30 Years Ago: Conway Twitty & Loretta Lynn Share Final Moment


There are some stories in country music that are almost so touching, and so crazy, they almost ask the audience to suspend disbelief. If they were spun into fiction, they would be laughed off as too extraordinary. But time after time, country music has given us these stories, and it’s helped keep the mystique of the music and artists of the past alive well beyond their shelf life in popular culture.

One of those stories, if not one of the best of them, was how fate allowed Loretta Lynn and Conway Twitty to reunite once again for his final moments in life.

Conway Twitty died on June 5th, 1993—30 years ago today. He’d been performing in Branson, Missouri and was on his bus headed back to Nashville for the annual Fan Fair that happens the first week of June (now called CMA Fest). While on the bus, Conway collapsed unexpectedly. He was suffering from an abdominal aortic aneurysm.

No true country music fan needs to be told just how legendary the pairing of Conway Twitty and Loretta Lynn was. They were arguably the greatest country duet partners of all time. Together they racked up twelve Top 10 hits including five #1’s. They also recorded four #1 albums. Loretta Lynn and Conway Twitty also earned four consecutive CMA Duo of the Year Awards between 1972 and 1975.

Apart, they seemed like polar opposites. Conway Twitty was the suave ladies man always getting his way, and Loretta Lynn was the confident woman always putting men in their place. On paper, it was an odd pairing. But on the stage and in the studio, it worked perfectly, and was the ideal compliment to their legendary careers without getting in the way.

One of the reasons the duo worked so well is Loretta’s famous husband Oliver “Doolittle” Lynn loved Conway Twitty, and Conway Twitty’s third wife Delores “Dee” Henry adored Loretta Lynn, and so did Conway’s 2nd wife Temple “Mickey” Medley who Twitty was married to between 1956 to 1984. The relationship between Conway Twitty and Loretta Lynn was always and solely professional. But one of the reasons the duets worked so well is because they also loved each other deep down.

The Conway and Loretta show had mostly wrapped up after ten years in 1981, aside from a single in 1988 called “Making Believe.” Their respective solo careers were just too much to handle on their own. They still remained good friends though, and performed together upon occasion.

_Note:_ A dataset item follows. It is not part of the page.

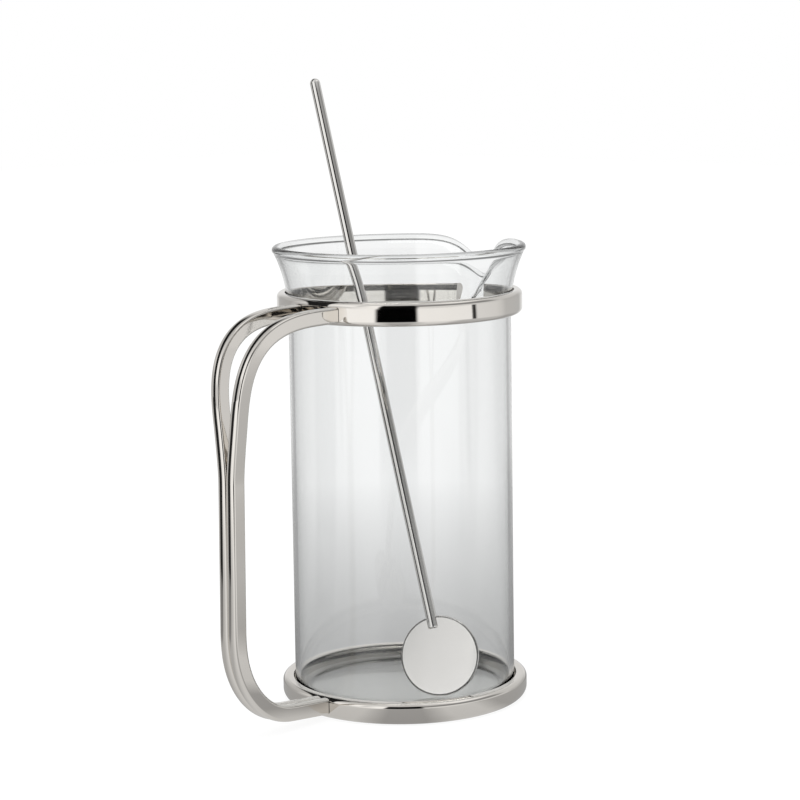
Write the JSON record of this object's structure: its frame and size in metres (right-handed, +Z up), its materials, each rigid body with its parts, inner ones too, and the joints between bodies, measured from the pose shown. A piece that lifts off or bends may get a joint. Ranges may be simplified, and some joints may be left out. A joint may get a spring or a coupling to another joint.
{
  "type": "cocktail pitcher",
  "caption": "Glass pouring pitcher in a metal frame with a forked loop handle, a split collar under the pinched spout and a long stirrer with a disc foot",
  "frame": {"origin": "centre of the foot's flat underside, on the axis of the foot ring, collar and glass body", "axes": "+Z up along the glass's axis; handle at -X, spout at +X; seen from above the stirrer leans out over the rim towards +Y"},
  "size_m": [0.1858, 0.1451, 0.2984],
  "materials": {
    "frame_metal": "polished warm nickel plate",
    "plate_metal": "fine satin metal",
    "clear_glass": "clear blown glass with a fire-polished rim",
    "stirrer_metal": "polished metal"
  },
  "bodies": {
    "frame": {"foot_ring": "frame_metal", "foot_plate": "plate_metal", "collar": "frame_metal", "handle_bar_right": "frame_metal", "handle_bar_left": "frame_metal"},
    "beaker": {"glass_beaker": "clear_glass"},
    "stirrer": {"stirrer_rod": "stirrer_metal", "stirrer_disc": "stirrer_metal"}
  },
  "joints": [
    {"name": "beaker_lift", "type": "slide", "parent": "frame", "child": "beaker", "axis": [0, 0, 1], "range_m": [0, 0.21]},
    {"name": "stirrer_lift", "type": "slide", "parent": "beaker", "child": "stirrer", "axis": [0, 0, 1], "range_m": [0, 0.225]}
  ]
}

But it wasn’t a reunion show or a planned meeting that brought Conway Twitty and Loretta Lynn together again on the day that Conway Twitty died. It was pure fate. As Conway laid in agony on his tour bus, his driver took him to Cox Medical Center in Springfield, Missouri for help. Completely by chance, when Conway Twitty arrived, Loretta Lynn was already at the same hospital tending to her husband Doolittle who was suffering from complications with diabetes, and was gravely ill himself.

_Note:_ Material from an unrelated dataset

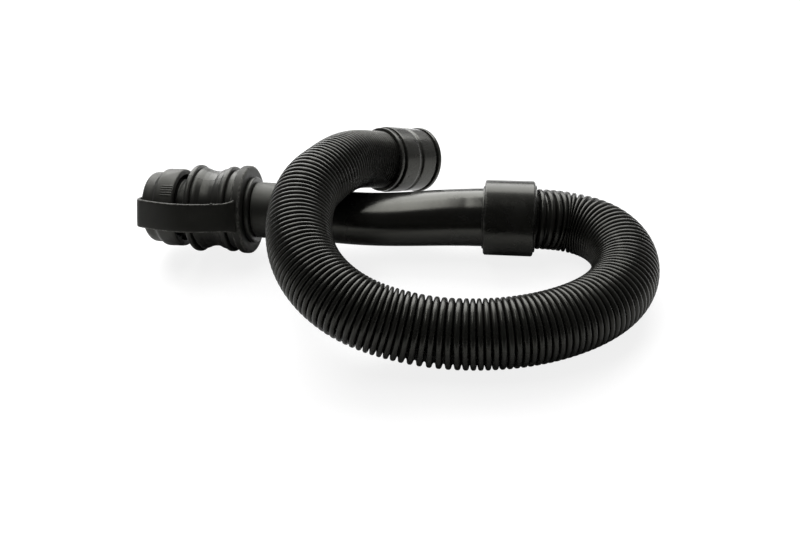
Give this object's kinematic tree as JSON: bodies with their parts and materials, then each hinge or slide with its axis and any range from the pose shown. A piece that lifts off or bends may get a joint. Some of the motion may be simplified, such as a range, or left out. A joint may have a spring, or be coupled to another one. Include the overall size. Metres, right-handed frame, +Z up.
{
  "type": "floor scrubber drain hose",
  "caption": "Corrugated drain hose with a machine cuff at one end and a soft squeeze tube with a strapped drain cap at the other, lying in a loop.",
  "frame": {"origin": "centre of the bounding box's base, on the surface that the hose lies on", "axes": "+X along the outlet's axis from the cap towards the hose, +Y away from the hose's loop towards the machine cuff, +Z up"},
  "size_m": [0.4314, 0.2762, 0.1054],
  "materials": {
    "cap_black": "matte moulded, fine grain",
    "seal_black": "matte rubber",
    "strap_black": "matte rubber",
    "collar_black": "glossy",
    "tube_black": "glossy soft tube",
    "cuff_black": "satin",
    "hose_black": "semi-gloss corrugated",
    "machine_black": "satin"
  },
  "bodies": {
    "hose_assembly": {"cap_strap": "strap_black", "outlet_collar": "collar_black", "squeeze_tube": "tube_black", "joining_cuff": "cuff_black", "stretch_hose": "hose_black", "machine_cuff": "machine_black"},
    "cap": {"drain_cap": "cap_black", "cap_seal": "seal_black"}
  },
  "joints": [
    {"name": "cap_turn", "type": "hinge", "parent": "hose_assembly", "child": "cap", "pos_m": [-0.19537, 0.033, 0.04026], "axis": [-0.9996, 0, 0.028], "range_deg": [0, 90]}
  ]
}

“When they brought Conway in I couldn’t believe it,” Lynn told Ralph Emery in an interview some years later. “I just could not believe it. It was the worst thing I’ve ever been through really. I stayed with Dee (Conway’s wife) and I stayed with the band for a while, and then I’d run up to see Doo, and then I’d run back to sit with Dee. And then I’d run back to see how Doo was, because he was in real bad shape. They thought he was going to die any time. I was in bad shape myself.”

Here was Loretta Lynn in a hospital in Springfield, Missouri, running up and down the halls tending to two of the most important men in her life, both of whom were fighting for theirs.

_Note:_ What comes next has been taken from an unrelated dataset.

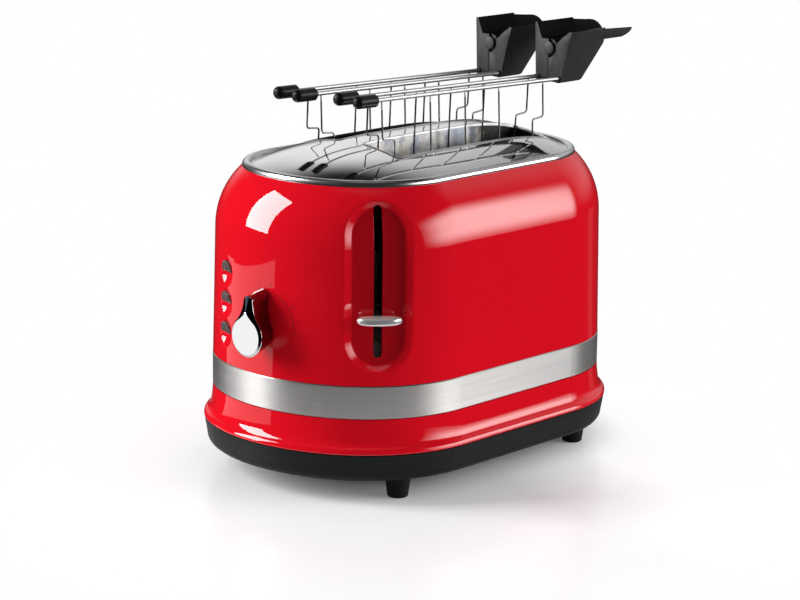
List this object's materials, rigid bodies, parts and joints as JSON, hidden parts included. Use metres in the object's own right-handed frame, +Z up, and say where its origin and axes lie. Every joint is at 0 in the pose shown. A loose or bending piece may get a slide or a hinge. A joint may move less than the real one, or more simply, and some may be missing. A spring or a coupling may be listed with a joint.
{
  "type": "toaster",
  "caption": "Rounded enamelled toaster with a chrome top, a side lever, a dial and keys, and wire sandwich clamps with black grips standing in its slots.",
  "frame": {"origin": "on the floor under the middle of the whole footprint, from the control knob to the longest clamp grip", "axes": "+Z up, +X along the slots from the control end to the clamp grips, -Y is the side with the lever"},
  "size_m": [0.3474, 0.204, 0.2861],
  "materials": {
    "red_paint": "gloss enamel",
    "brushed_trim": "brushed lengthwise",
    "pan_plastic": "satin moulding",
    "foot_rubber": "matt",
    "chrome_plate": "polished",
    "chrome_trim": "polished",
    "plated_sheet": "zinc plated",
    "mica": "mica sheet",
    "resistance_wire": "oxidised ribbon",
    "cage_steel": "bright plated wire",
    "coil_core": "core with wound coil",
    "spring_steel": "spring wire",
    "circuit_board": "lacquered board",
    "black_plastic": "moulded",
    "smoke_plastic": "smoke tinted",
    "clamp_plastic": "satin moulding",
    "cap_rubber": "satin"
  },
  "bodies": {
    "housing": {"body_shell": "red_paint", "trim_band": "brushed_trim", "base_skirt": "red_paint", "base_pan": "pan_plastic", "rubber_feet": "foot_rubber", "top_plate": "chrome_plate", "chassis_floor": "plated_sheet", "chassis_front_plate": "plated_sheet", "chassis_rear_plate": "plated_sheet", "heat_shield_near": "plated_sheet", "heat_shield_far": "plated_sheet", "heating_elements": "mica", "heating_wires": "resistance_wire", "near_slot_guards": "cage_steel", "far_slot_guards": "cage_steel", "guide_rods": "cage_steel", "rod_bracket": "plated_sheet", "latch_magnet": "coil_core", "lift_spring": "spring_steel", "timer_board": "circuit_board", "browning_control": "black_plastic", "switch_board": "circuit_board", "button_switches": "black_plastic", "cord_gland": "black_plastic", "base_screws": "cage_steel"},
    "carriage": {"carriage_block": "black_plastic", "bread_racks": "plated_sheet", "lever_arm": "plated_sheet", "lever_cap": "chrome_trim", "latch_keeper": "plated_sheet"},
    "knob": {"browning_knob": "chrome_trim", "knob_shaft": "cage_steel"},
    "upper_key": {"upper_button": "smoke_plastic"},
    "middle_key": {"middle_button": "smoke_plastic"},
    "lower_key": {"lower_button": "smoke_plastic"},
    "tray": {"crumb_tray": "plated_sheet", "tray_grip": "pan_plastic"},
    "near_clamp": {"near_clamp_pin": "cage_steel", "near_clamp_spring": "spring_steel"},
    "near_clamp_near_jaw": {"near_clamp_near_handle": "clamp_plastic", "near_clamp_near_grid": "cage_steel", "near_clamp_near_cap": "cap_rubber"},
    "near_clamp_far_jaw": {"near_clamp_far_handle": "clamp_plastic", "near_clamp_far_grid": "cage_steel", "near_clamp_far_cap": "cap_rubber"},
    "far_clamp": {"far_clamp_pin": "cage_steel", "far_clamp_spring": "spring_steel"},
    "far_clamp_near_jaw": {"far_clamp_near_handle": "clamp_plastic", "far_clamp_near_grid": "cage_steel", "far_clamp_near_cap": "cap_rubber"},
    "far_clamp_far_jaw": {"far_clamp_far_handle": "clamp_plastic", "far_clamp_far_grid": "cage_steel", "far_clamp_far_cap": "cap_rubber"}
  },
  "joints": [
    {"name": "carriage_lift", "type": "slide", "parent": "housing", "child": "carriage", "axis": [0, 0, 1], "range_m": [0, 0.065], "deforming": ["lift_spring"]},
    {"name": "browning_turn", "type": "hinge", "parent": "housing", "child": "knob", "pos_m": [-0.16225, -0.003, 0.1103], "axis": [1, 0, 0], "range_deg": [-10, 105]},
    {"name": "upper_press", "type": "slide", "parent": "housing", "child": "upper_key", "axis": [0.9367, -0.3502, 0], "range_m": [0, 0.0015], "stiffness_N_per_m": 400, "springref_m": -0.001},
    {"name": "middle_press", "type": "slide", "parent": "housing", "child": "middle_key", "axis": [0.9367, -0.3502, 0], "range_m": [0, 0.0015], "stiffness_N_per_m": 400, "springref_m": -0.001},
    {"name": "lower_press", "type": "slide", "parent": "housing", "child": "lower_key", "axis": [0.9367, -0.3502, 0], "range_m": [0, 0.0015], "stiffness_N_per_m": 400, "springref_m": -0.001},
    {"name": "tray_slide", "type": "slide", "parent": "housing", "child": "tray", "axis": [1, 0, 0], "range_m": [0, 0.17]},
    {"name": "near_clamp_lift", "type": "slide", "parent": "housing", "child": "near_clamp", "axis": [0, 0, 1], "range_m": [0, 0.2]},
    {"name": "near_clamp_open", "type": "hinge", "parent": "near_clamp", "child": "near_clamp_near_jaw", "pos_m": [0.10775, -0.0266, 0.269], "axis": [-1, 0, 0], "range_deg": [0, 3], "stiffness_Nm_per_rad": 0.6, "springref_deg": -20.05},
    {"name": "near_clamp_open_far", "type": "hinge", "parent": "near_clamp", "child": "near_clamp_far_jaw", "pos_m": [0.10775, -0.0266, 0.269], "axis": [1, 0, 0], "range_deg": [0, 3], "stiffness_Nm_per_rad": 0.6, "springref_deg": -20.05},
    {"name": "far_clamp_lift", "type": "slide", "parent": "housing", "child": "far_clamp", "axis": [0, 0, 1], "range_m": [0, 0.2]},
    {"name": "far_clamp_open", "type": "hinge", "parent": "far_clamp", "child": "far_clamp_near_jaw", "pos_m": [0.10705, 0.0266, 0.2674], "axis": [-1, 0, 0], "range_deg": [0, 3], "stiffness_Nm_per_rad": 0.6, "springref_deg": -20.05},
    {"name": "far_clamp_open_far", "type": "hinge", "parent": "far_clamp", "child": "far_clamp_far_jaw", "pos_m": [0.10705, 0.0266, 0.2674], "axis": [1, 0, 0], "range_deg": [0, 3], "stiffness_Nm_per_rad": 0.6, "springref_deg": -20.05}
  ],
  "couplings": [
    {"joint": "near_clamp_open_far", "follows": "near_clamp_open", "ratio": 1},
    {"joint": "far_clamp_open_far", "follows": "far_clamp_open", "ratio": 1}
  ]
}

“After so long, here comes the chaplain,” Loretta continues. “‘Do you want to see Conway?’ I said, ‘Why, what’s wrong?’ he said, ‘Do you want to see him? You’re gonna see him for the last time alive.’ I said,’ Let me take Dee.’ I grabbed Dee by the hand and said, ‘Let’s go see Conway.’ I told Conway I said, ‘Conway, don’t you die on me. You know you love to sing. You’re gonna be alright.’ Dee talked to him and said, ‘Conway, you’ve pulled through harder things than this.'”

Then Loretta Lynn left again to see Doolittle, and right as she entered Doolittle’s room, “They come up behind me and said ‘Conway died,'” Loretta recalls. Conway Twitty was only 59 years old.

If the story had transpired in Nashville, it may have not have been so unbelievable that both Loretta Lynn and Conway Twitty would have been in the same hospital in his final moments, or that friends like Loretta may have been called to Conway’s side when the worst was feared. But this was in Springfield, Missouri, and completely by chance that Loretta Lynn was there.

And that’s why country music is more than just songs, artists, and albums. It’s the stories, the friendships, the love and the heartbreak that color the moments in between that make it more than just “music.”